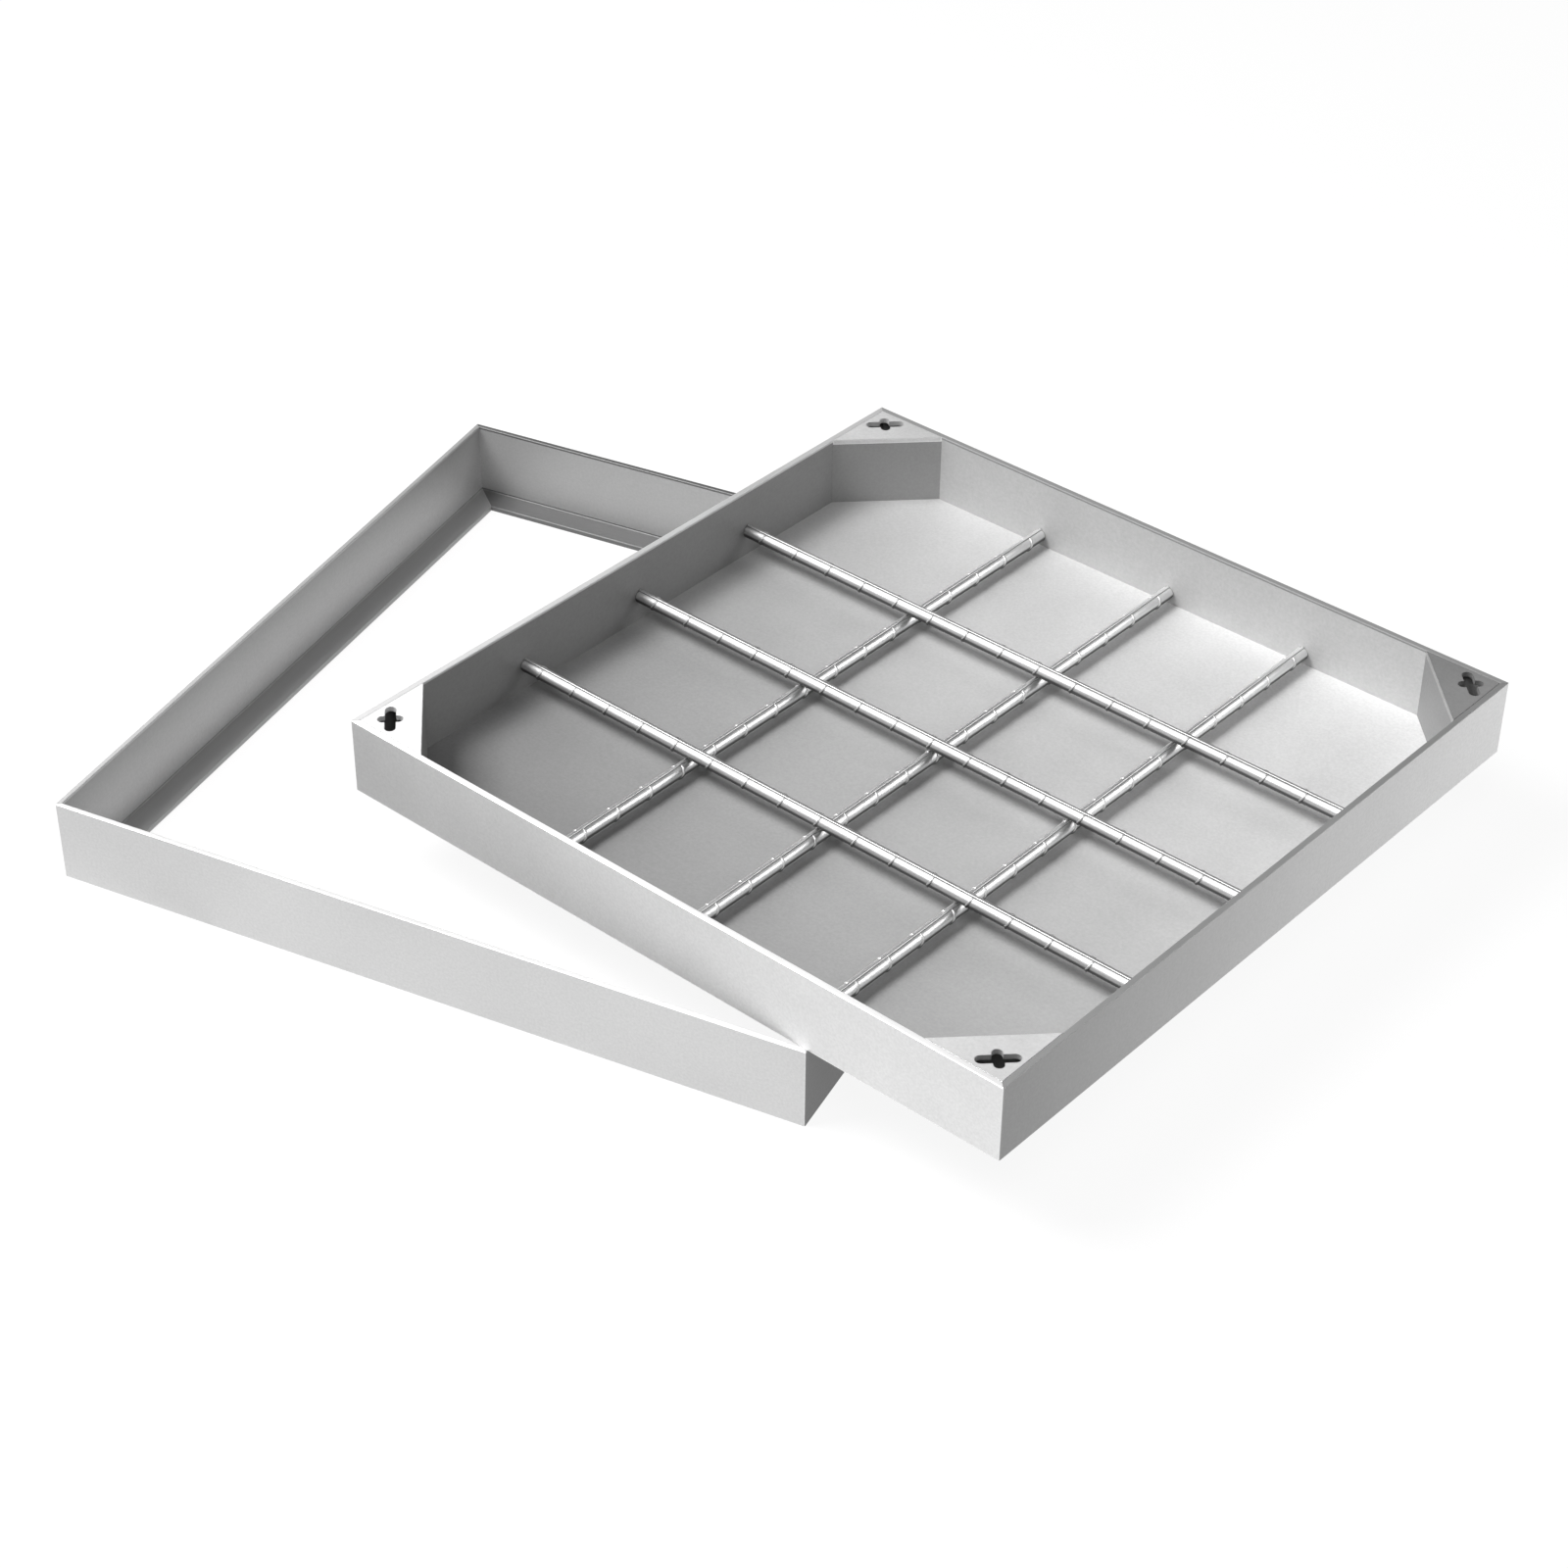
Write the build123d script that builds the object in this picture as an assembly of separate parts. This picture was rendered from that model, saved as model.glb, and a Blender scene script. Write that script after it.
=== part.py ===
from build123d import *
from math import cos, radians, sin, sqrt
import os

# Recessed access cover in stainless steel: a square frame of angle section, and the infill tray
# that belongs in it, lifted out and laid across the frame. The frame stands on Z = 0.
# The tray takes paving: it is a welded pan with two layers of ribbed bars to key the mortar,
# and a lifting pocket with a cross-shaped keyhole in each corner.

# Frame: four mitred lengths of angle section
frame_side = 600.0
frame_height = 65.0
frame_sheet = 4.0
ledge_width = 25.0
heel_radius = 1.5
frame_edge_radius = 0.8

# Upright outer corners of the frame and the tray, welded and ground round
ground_corner_radius = 1.5

# Tray pan: four mitred flat bars around a floor plate
tray_clearance = 1.0
tray_wall_sheet = 5.0
tray_floor_sheet = 3.0
tray_edge_radius = 0.8

# Corner plates, their keyholes and the pocket walls under them
corner_leg = 62.0
corner_sheet = 4.0
pocket_sheet = 3.0
key_inset = 15.0
key_slot_length = 30.0
key_slot_width = 8.0
key_cross_length = 18.5
key_cross_width = 7.5

# Ribbed reinforcing bars, in two crossing layers. The core is drawn with flats to keep it light.
bar_diameter = 12.0
bar_core_diameter = 10.8
bar_core_flats = 12
bars_per_layer = 3
bar_spacing = 125.0
bar_floor_gap = 3.0
bar_crossing_gap = 0.05
seam_width = 2.0
rib_pitch = 34.0
rib_width = 2.0
rib_lean = 30.0
rib_shoulder_height = 0.4
rib_crest_angle = 15.0
rib_shoulder_angle = 45.0
rib_end_margin = 12.0

# Where the lifted tray lies on the frame
tray_turn = -14.9
tray_shift_x = 244.5
tray_shift_y = 22.8

# Sizes that follow from the ones above. The root between wall and ledge is no rounder than the
# tray's clearance, so that the tray's sharp lower edge seats flat on the ledge.
root_radius = tray_clearance
tray_side = frame_side - 2 * (frame_sheet + tray_clearance)
tray_height = frame_height - frame_sheet
tray_inner_half = tray_side / 2 - tray_wall_sheet
bar_length = 2 * tray_inner_half
bar_radius = bar_diameter / 2
lower_bar_height = tray_floor_sheet + bar_floor_gap + bar_radius
upper_bar_height = lower_bar_height + bar_diameter + bar_crossing_gap

# The four sides in order round a square, and the quarter turns that bring the front one there
side_turns = {"front": 0, "right": 90, "back": 180, "left": 270}
corner_turns = {"back_right": 0, "back_left": 90, "front_left": 180, "front_right": 270}


# One mitred side of a square, cut from a straight length by a wedge with its tip at the centre
def mitred_side(section, side, height):
    length = extrude(Plane.YZ.offset(-side / 2) * Pos(-side / 2, 0) * section, amount=side)
    corner = side / 2
    wedge = make_face(Polyline((-corner, -corner), (corner, -corner), (0, 0), close=True))
    ground = RectangleRounded(side, side, ground_corner_radius)
    return length & extrude(wedge & ground, amount=height)


# Angle section: heel at the origin, wall standing along Y and ledge lying along X
def angle_section():
    points = [
        (0, 0),
        (ledge_width, 0),
        (ledge_width, frame_sheet),
        (frame_sheet, frame_sheet),
        (frame_sheet, frame_height),
        (0, frame_height),
    ]
    section = make_face(Polyline(*points, close=True))
    section = fillet(section.vertices().sort_by_distance((0, 0))[0], heel_radius)
    section = fillet(section.vertices().sort_by_distance((frame_sheet, frame_sheet))[0], root_radius)
    rims = section.vertices().filter_by(lambda v: v.Y > frame_height - frame_edge_radius)
    section = fillet(rims, frame_edge_radius)
    toe = section.vertices().sort_by_distance((ledge_width, frame_sheet))[0]
    return fillet(toe, frame_edge_radius)


# Flat bar on edge, with both of its top edges eased
def wall_section():
    bar = Pos(tray_wall_sheet / 2, tray_height / 2) * Rectangle(tray_wall_sheet, tray_height)
    rims = bar.vertices().filter_by(lambda v: v.Y > tray_height / 2)
    return fillet(rims, tray_edge_radius)


# Cross-shaped keyhole: a long slot along the plate's long edge and a short one across it
def keyhole():
    long_slot = Rot(0, 0, -45) * SlotOverall(key_slot_length, key_slot_width)
    short_slot = Rot(0, 0, 45) * SlotOverall(key_cross_length, key_cross_width)
    return long_slot + short_slot


# Triangular plate let in flush with the rim, for the corner at +X +Y
def corner_plate():
    inner = tray_inner_half
    points = [(inner, inner), (inner - corner_leg, inner), (inner, inner - corner_leg)]
    plate = make_face(Polyline(*points, close=True))
    key_centre = inner - key_inset
    plate -= Pos(key_centre, key_centre) * keyhole()
    return Pos(0, 0, tray_height - corner_sheet) * extrude(plate, amount=corner_sheet)


# Diagonal wall that closes the pocket under a corner plate, mitred to the tray walls
def pocket_wall():
    inner = tray_inner_half
    open_end = inner - corner_leg
    pocket_end = open_end + pocket_sheet * sqrt(2)
    points = [(open_end, inner), (pocket_end, inner), (inner, pocket_end), (inner, open_end)]
    wall = make_face(Polyline(*points, close=True))
    height = tray_height - corner_sheet - tray_floor_sheet
    return Pos(0, 0, tray_floor_sheet) * extrude(wall, amount=height)


# One slanted crescent rib on the side of the bar that faces +Y or -Y. Its crest stands as high as
# the seams at the middle, falls to a shoulder and runs into the core.
def crescent_rib(place, facing):
    shoulder_radius = bar_core_diameter / 2 + rib_shoulder_height
    outline = []
    for angle, radius in (
        (-rib_shoulder_angle, shoulder_radius),
        (-rib_crest_angle, bar_radius),
        (rib_crest_angle, bar_radius),
        (rib_shoulder_angle, shoulder_radius),
    ):
        across = facing * radius * cos(radians(angle))
        up = radius * sin(radians(angle))
        outline.append((across, up / cos(radians(rib_lean))))
    root = [(0, outline[-1][1]), (0, outline[0][1])]
    rib_plane = Plane(
        origin=(place, 0, 0),
        x_dir=(0, 1, 0),
        z_dir=Vector(1, 0, 0).rotate(Axis.Y, -rib_lean * facing),
    )
    rib = make_face(Polyline(*outline, *root, close=True))
    return extrude(rib_plane * rib, amount=rib_width / 2, both=True)


# Ribbed bar along X: round core, a seam along its top and bottom, crescent ribs between them
def ribbed_bar():
    half_flat = 180 / bar_core_flats
    core = RegularPolygon(bar_core_diameter / 2, bar_core_flats, rotation=half_flat)
    bar = extrude(Plane.YZ * core, amount=bar_length / 2, both=True)
    bar += Box(bar_length, seam_width, bar_diameter)
    rib_count = int((bar_length - 2 * rib_end_margin) / rib_pitch) + 1
    first_rib = -(rib_count - 1) * rib_pitch / 2
    ribs = []
    for index in range(rib_count):
        for facing in (-1, 1):
            ribs.append(crescent_rib(first_rib + index * rib_pitch, facing))
    return bar + ribs


frame_nodes = {}
frame_length = mitred_side(angle_section(), frame_side, frame_height)
for name, turn in side_turns.items():
    frame_nodes[f"frame_{name}"] = Rot(0, 0, turn) * frame_length

tray_nodes = {}
tray_floor = Box(2 * tray_inner_half, 2 * tray_inner_half, tray_floor_sheet)
tray_nodes["tray_floor"] = Pos(0, 0, tray_floor_sheet / 2) * tray_floor

tray_wall = mitred_side(wall_section(), tray_side, tray_height)
for name, turn in side_turns.items():
    tray_nodes[f"tray_wall_{name}"] = Rot(0, 0, turn) * tray_wall

plate = corner_plate()
pocket = pocket_wall()
for name, turn in corner_turns.items():
    tray_nodes[f"corner_plate_{name}"] = Rot(0, 0, turn) * plate
    tray_nodes[f"pocket_wall_{name}"] = Rot(0, 0, turn) * pocket

bar = ribbed_bar()
for index in range(bars_per_layer):
    offset = (index - (bars_per_layer - 1) / 2) * bar_spacing
    tray_nodes[f"upper_bar_{index + 1}"] = Pos(0, offset, upper_bar_height) * bar
    tray_nodes[f"lower_bar_{index + 1}"] = Pos(offset, 0, lower_bar_height) * Rot(0, 0, 90) * bar

# The tray lies flat on the frame's rim. The origin is under the middle of the whole.
tray_place = Pos(tray_shift_x, tray_shift_y, frame_height) * Rot(0, 0, tray_turn)
nodes = dict(frame_nodes)
for name, shape in tray_nodes.items():
    nodes[name] = tray_place * shape

whole = Compound(children=[Part() + shape for shape in nodes.values()]).bounding_box()
to_origin = Pos(-whole.center().X, -whole.center().Y, -whole.min.Z)

os.makedirs("parts", exist_ok=True)
for name, shape in nodes.items():
    export_step(to_origin * shape, f"parts/{name}.step")
print("origin moved by", to_origin.position, "whole size", whole.size)
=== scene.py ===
from math import asin, cos, pi, radians, sin, tan
import bpy
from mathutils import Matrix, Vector


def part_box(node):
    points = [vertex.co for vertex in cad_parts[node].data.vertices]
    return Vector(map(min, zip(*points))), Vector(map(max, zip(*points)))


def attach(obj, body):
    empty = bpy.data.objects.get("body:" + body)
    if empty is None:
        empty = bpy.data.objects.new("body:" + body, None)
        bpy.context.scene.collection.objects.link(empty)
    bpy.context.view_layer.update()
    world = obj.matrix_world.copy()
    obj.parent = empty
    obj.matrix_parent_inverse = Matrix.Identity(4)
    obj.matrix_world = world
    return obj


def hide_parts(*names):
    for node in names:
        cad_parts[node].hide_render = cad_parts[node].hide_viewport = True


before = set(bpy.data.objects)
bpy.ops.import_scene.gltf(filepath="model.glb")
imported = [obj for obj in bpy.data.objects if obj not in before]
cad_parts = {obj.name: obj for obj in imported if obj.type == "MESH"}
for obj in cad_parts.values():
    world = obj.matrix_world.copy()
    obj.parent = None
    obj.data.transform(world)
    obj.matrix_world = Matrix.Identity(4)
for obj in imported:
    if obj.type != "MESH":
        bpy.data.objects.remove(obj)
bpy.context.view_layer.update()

# The camera stands at the front right and looks down on the cover. It was fitted to the corners
# of the frame and the tray, as a picture of 1600 by 1600 pixels.
picture_width = 1600
focal_length_pixels = 3458.0
picture_middle_x = 750.6
picture_middle_y = 850.0
sensor_width = 36.0
camera_place = (0.86365, -1.8376, 1.5255)
camera_down = radians(37.37)
camera_round = radians(26.88)
camera_data = bpy.data.cameras.new("camera")
camera_data.sensor_width = sensor_width
camera_data.lens = focal_length_pixels / picture_width * sensor_width
camera_data.shift_x = 0.5 - picture_middle_x / picture_width
camera_data.shift_y = picture_middle_y / picture_width - 0.5
camera = bpy.data.objects.new("camera", camera_data)
camera.location = camera_place
camera.rotation_euler = (pi / 2 - camera_down, 0, camera_round)
bpy.context.scene.collection.objects.link(camera)
bpy.context.scene.camera = camera
bpy.context.scene.view_settings.view_transform = "Standard"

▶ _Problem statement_
Please print the material above exactly as it appears, from its first line through the line containing "tray_shift_y = 22.8", inclusive, and stop there.

▶ _The reply_
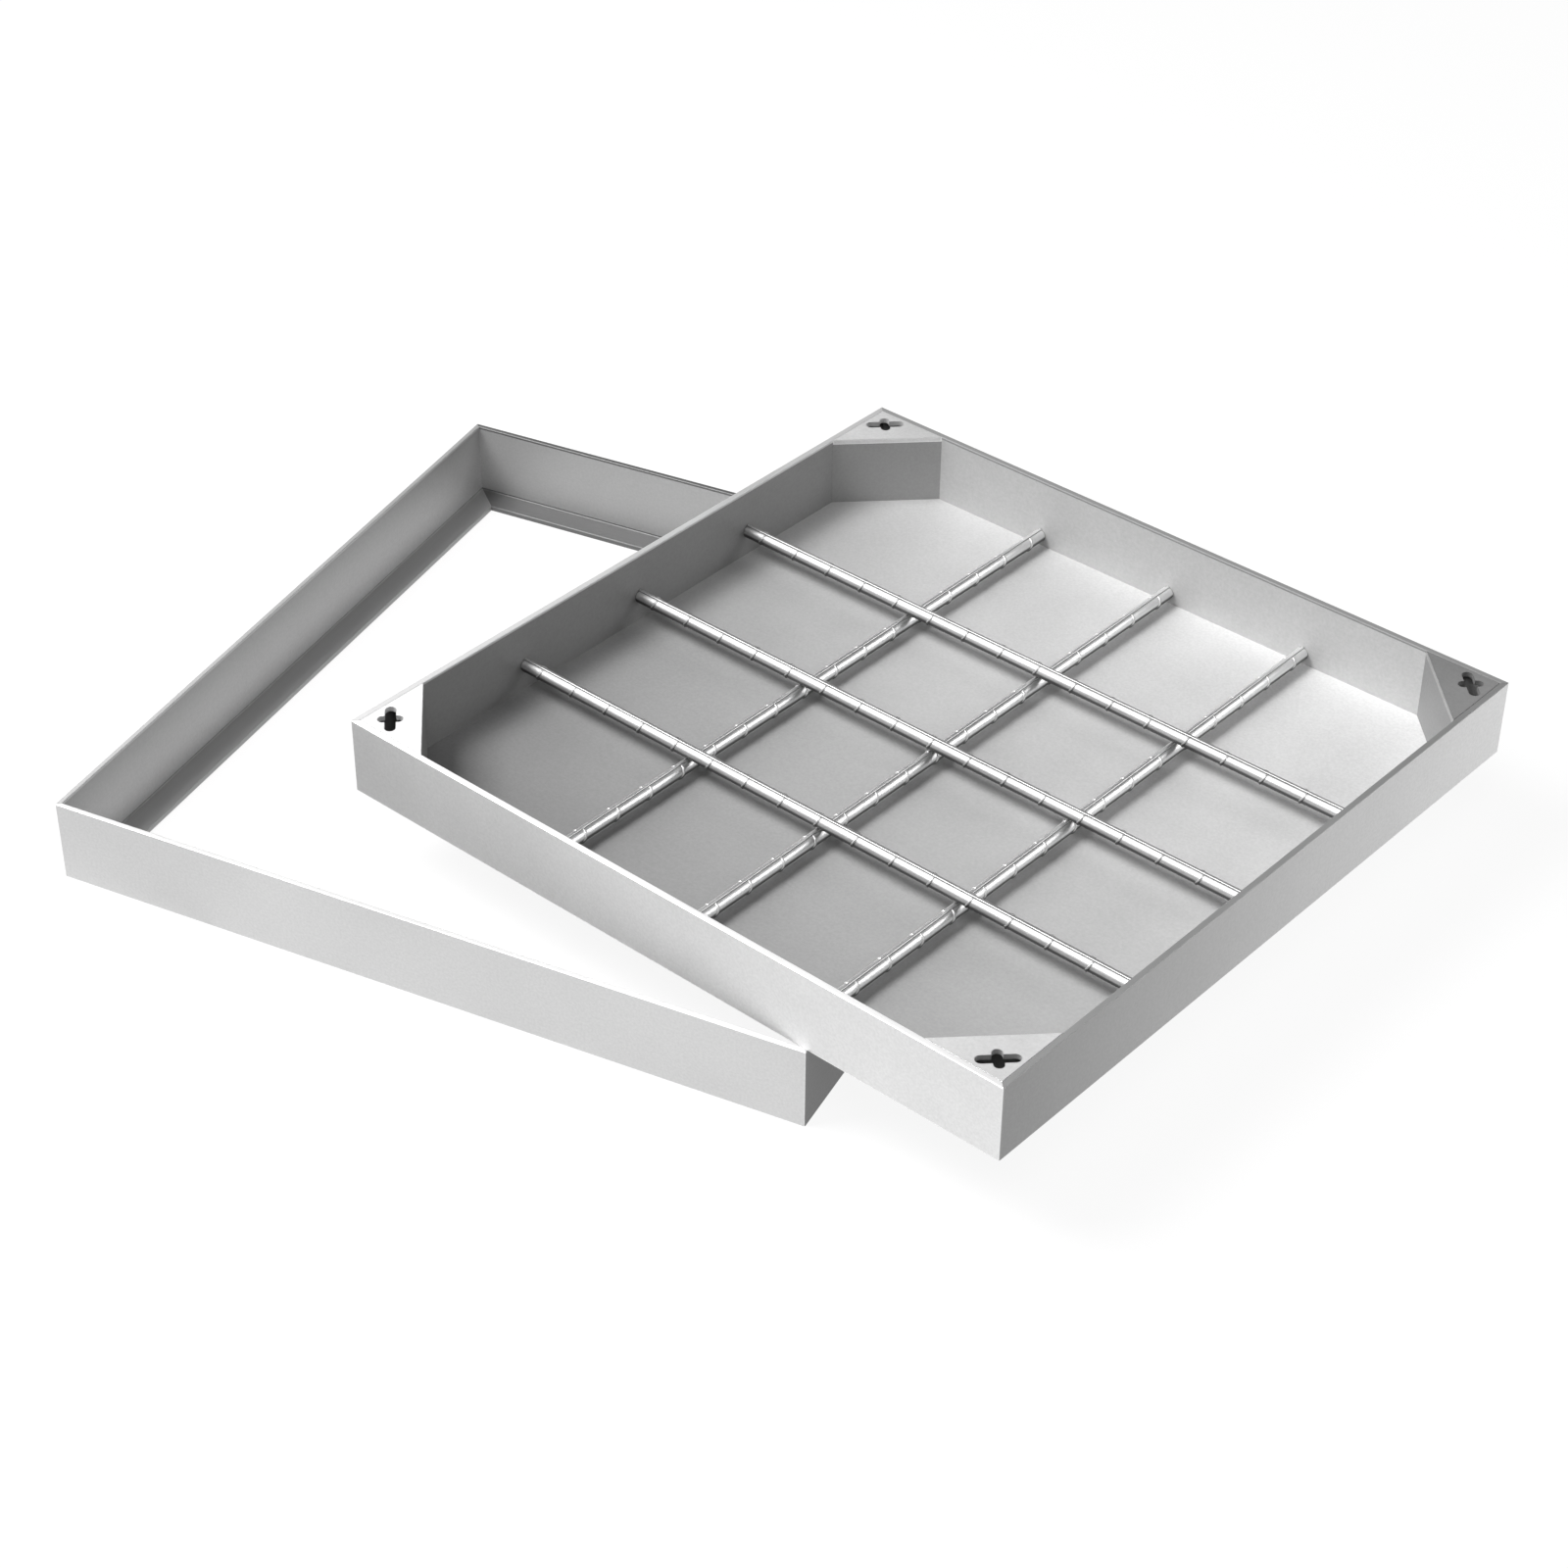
Write the build123d script that builds the object in this picture as an assembly of separate parts. This picture was rendered from that model, saved as model.glb, and a Blender scene script. Write that script after it.
=== part.py ===
from build123d import *
from math import cos, radians, sin, sqrt
import os

# Recessed access cover in stainless steel: a square frame of angle section, and the infill tray
# that belongs in it, lifted out and laid across the frame. The frame stands on Z = 0.
# The tray takes paving: it is a welded pan with two layers of ribbed bars to key the mortar,
# and a lifting pocket with a cross-shaped keyhole in each corner.

# Frame: four mitred lengths of angle section
frame_side = 600.0
frame_height = 65.0
frame_sheet = 4.0
ledge_width = 25.0
heel_radius = 1.5
frame_edge_radius = 0.8

# Upright outer corners of the frame and the tray, welded and ground round
ground_corner_radius = 1.5

# Tray pan: four mitred flat bars around a floor plate
tray_clearance = 1.0
tray_wall_sheet = 5.0
tray_floor_sheet = 3.0
tray_edge_radius = 0.8

# Corner plates, their keyholes and the pocket walls under them
corner_leg = 62.0
corner_sheet = 4.0
pocket_sheet = 3.0
key_inset = 15.0
key_slot_length = 30.0
key_slot_width = 8.0
key_cross_length = 18.5
key_cross_width = 7.5

# Ribbed reinforcing bars, in two crossing layers. The core is drawn with flats to keep it light.
bar_diameter = 12.0
bar_core_diameter = 10.8
bar_core_flats = 12
bars_per_layer = 3
bar_spacing = 125.0
bar_floor_gap = 3.0
bar_crossing_gap = 0.05
seam_width = 2.0
rib_pitch = 34.0
rib_width = 2.0
rib_lean = 30.0
rib_shoulder_height = 0.4
rib_crest_angle = 15.0
rib_shoulder_angle = 45.0
rib_end_margin = 12.0

# Where the lifted tray lies on the frame
tray_turn = -14.9
tray_shift_x = 244.5
tray_shift_y = 22.8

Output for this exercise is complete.